Tout d’abord, peux-tu nous expliquer pourquoi tu as choisi de signer à Bastia ?
Parce que je voulais jouer dans un club avec beaucoup de ferveur humaine, beaucoup de passion ! Les valeurs du Sporting correspondaient à ce que j’avais vécu à Strasbourg, aussi bien humainement que sportivement. Et puis, surtout, il y a ce projet d'essayer de faire remonter un club mythique en Ligue 1 Uber Eats. Je ne suis pas venu ici en vacances. Je l'ai clairement dit au président et au coach quand j'ai signé. Pas la peine de me parler de la mer ou de la qualité de vie ! C’est un plus bien sûr mais si je suis resté aussi longtemps à Strasbourg, près de ma famille, si je n’ai pas vagabondé durant ma carrière, c’est que ça n’a jamais été la priorité pour moi. Ce qui compte, c’est le projet du club et ses valeurs. Comme en Alsace et au Racing, il y a un attachement à la terre, une forte identité… C’est ce qui m’a plu à Bastia, avec la perspective de faire remonter le club. Le Sporting a tout de même fini 4e de Ligue 2 BKT la saison dernière, ça en dit long.

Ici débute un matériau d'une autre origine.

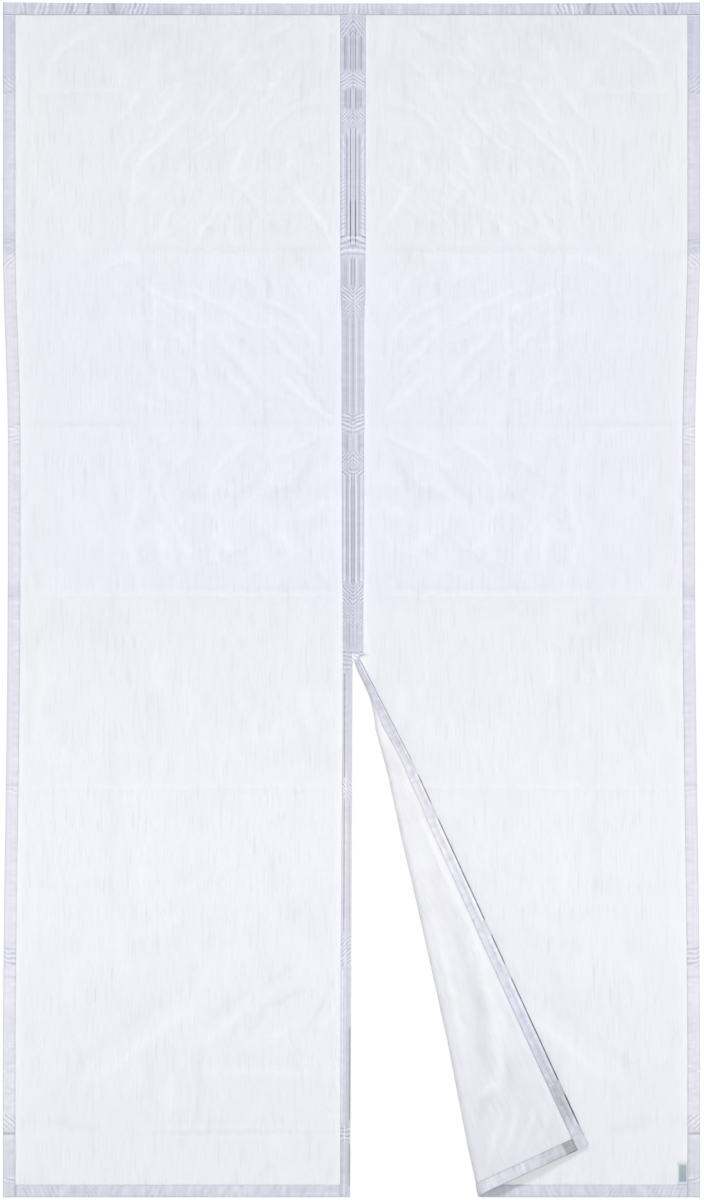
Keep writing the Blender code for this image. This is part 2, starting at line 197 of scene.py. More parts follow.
def crease_lift(side, across, drop):
    """How far out the panel stands there, from crease to crease."""
    rows = (TAPE_WIDTH,) + CREASE_DROPS + (DROP - TAPE_WIDTH,)
    heights = [0.0] + [CREASE_FRONT if j % 2 else -CREASE_BACK for j in range(len(CREASE_DROPS))] + [0.0]
    lift = between(list(zip(rows, heights)), drop)
    flat = TAPE_WIDTH + FLAT_MARGIN
    if side == "right" and drop > APEX_DROP:
        flat = max(flat, flap_edge(drop - APEX_DROP)[0] * 1.15 + FLAT_MARGIN)
    near = ease((across - flat) / FLAT_MARGIN)
    far = ease((PANEL_WIDTH[side] - TAPE_WIDTH - across) / FLAT_MARGIN)
    return lift * near * far * (1 - abs(across - CREASE_SHARE * PANEL_WIDTH[side]) / PANEL_WIDTH[side])


def fold_ends(side, drop):
    """Where the folded corner's roll starts and ends, measured across the cloth."""
    top = max(tape_state(side, drop)[3] - ROLL_RADIUS, POCKET_END)
    return top, top + TURN_LENGTH


def cloth_point(side, across, drop):
    """A point of a panel's middle surface: across is measured on the cloth from its free edge."""
    middle, angle, turn, width = tape_state(side, drop)
    down = drop - APEX_DROP
    away = Vector((-math.cos(turn), math.sin(turn), 0))
    run = -away * math.cos(angle) - Vector((0, 0, math.sin(angle)))
    if across <= POCKET_END:
        point = middle + run * (across - MAGNET_MIDDLE)
    else:
        pocket = middle + run * (POCKET_END - MAGNET_MIDDLE)
        folded = ease((math.degrees(angle) - 90) / 90)
        bulge = folded * ease((width - FLAP_START_WIDTH) / ROLL_RADIUS)
        top = max(width - ROLL_RADIUS, POCKET_END)
        nose, leaving, point = pocket, mix(run, away, bulge).normalized(), None
        if top > POCKET_END:
            edge = middle - run * MAGNET_MIDDLE
            far = Vector((edge.x, edge.y, 0)) + away * top
            far.z = 2 * ROLL_RADIUS
            nose = mix(pocket, far, min((top - POCKET_END) / (1.5 * ROLL_RADIUS), 1.0))
            share = (across - POCKET_END) / (top - POCKET_END)
            if share < 1:
                point = mix(pocket, nose, share)
                point.z = mix(pocket.z, nose.z, 1 - (1 - share) ** 2)
        share = (across - top) / TURN_LENGTH
        if point is None and share < 1:
            foot = Vector((top + TURN_LENGTH, down, 0))
            reach = mix(HANDLE, HANDLE / 2, folded * (1 - bulge))
            first = nose + leaving * reach
            second = foot - Vector((HANDLE + folded * max(foot.x - nose.x, 0.0), 0, 0))
            rest = 1 - share
            point = nose * rest**3 + first * 3 * rest**2 * share
            point = point + second * 3 * rest * share**2 + foot * share**3
        elif point is None:
            point = Vector((across, down, crease_lift(side, across, drop)))
        if side == "right" and top > TAPE_WIDTH:
            near = (across - TAPE_WIDTH) / (top - TAPE_WIDTH)
            far = 1 - (across - top - TURN_LENGTH) / ROLL_SETTLES
            point.x += between(ROLL_SHIFT, down) * ease(min(near, far))
    full = PANEL_WIDTH[side]
    calm = POCKET_END + LENGTH_OPEN * FLAP_SPREAD + TURN_LENGTH
    pulled = point.x - side_pull(drop) * max((point.x - calm) / (full - calm), 0.0)
    return Vector((SEAM_OFFSET + SIDES[side] * pulled, MID_Y - point.z, TOP_Z - APEX_DROP - point.y))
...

La montée est un objectif clairement affiché par les dirigeants ?
Non, ils ne m'ont rien dit, c'est davantage un objectif personnel. J’ai toujours été très exigeant avec moi-même. J'ai grandi avec Strasbourg, un club qui est reparti de très bas, un peu comme Bastia. Personnellement, je rêvais de jouer en Ligue 1 Uber Eats un jour mais je ne pensais pas que ça arriverait. J'ai réussi à le faire avec Strasbourg donc je me dis que je suis né sous une bonne étoile et pourquoi ne pas vivre la même chose avec Bastia !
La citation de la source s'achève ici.